Der Vorschlag Kraliks (Erbrecht 251 f; derselbe, Die Eigentumswohnung von Ehegatten in der Verlassenschaftsabhandlung, NZ 1978, 166 f), sich über den von ihm für unüberlegt gehaltenen gesetzlichen Wortlaut einfach hinwegzusetzen und das Vindikationslegat ohne Rücksicht darauf, ob der Ehegatte den Wohnungsanteil auch als Erbe oder gewillkürter Vermächtnisnehmer erwerben würde, wirken zu lassen, ist abzulehnen. Am eindeutigen Wortlaut des Einleitungssatzes führt - mag man auch die gesetzliche Regelung für unglücklich halten - kein Weg vorbei (vgl Welser, Das Wohnungseigentumsgesetz 1975, NZ 1975, 153, 155; Koziol, Entschuldbare Fehlleistungen des Gesetzgebers?, JBl 1976, 172).
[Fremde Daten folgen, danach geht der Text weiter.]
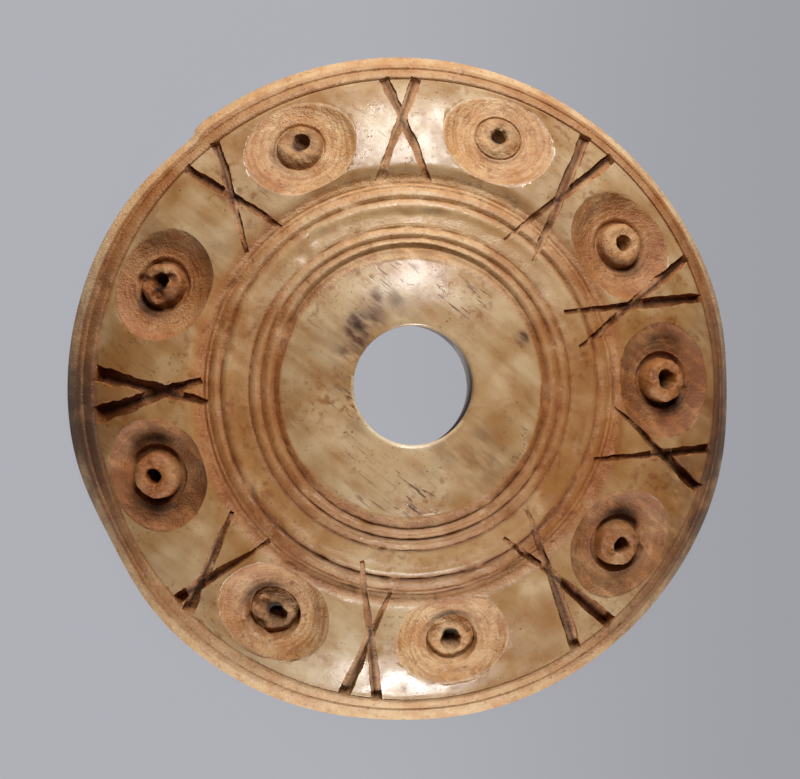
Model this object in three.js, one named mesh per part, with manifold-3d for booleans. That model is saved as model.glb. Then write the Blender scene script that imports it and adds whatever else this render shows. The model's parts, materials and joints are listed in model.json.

Die Behauptung der Rechtsmittelwerberin, sie habe den Zuwachs durch Vorlage des "Vermerkes" über das Ergebnis einer Besprechung vom 16.6.1994, die angeblich in einer Liezener Notariatskanzlei stattgefunden hat, geltend gemacht, ist - sollte sie damit nicht bloß die Vorlage mit ihrem Rekurs meinen - aktenwidrig. Vielmehr hat die Rechtsmittelwerberin bei der Tagsatzung vom 17.6.1994 vor dem Gerichtskommissär zufolge der von ihr gefertigten Niederschrift nicht die im "Vermerk" vorgesehenen Anträge gestellt, sondern eine Erbserklärung abgegeben.

Schon die Vorinstanzen haben zutreffend erkannt, daß die Voraussetzungen für eine Überlassung des Nachlasses an Zahlungs Statt angesichts der in den Nachlaß fallenden Liegenschaftsanteile nicht vorliegen.

Dem Revisionsrekurs war somit ein Erfolg zu versagen.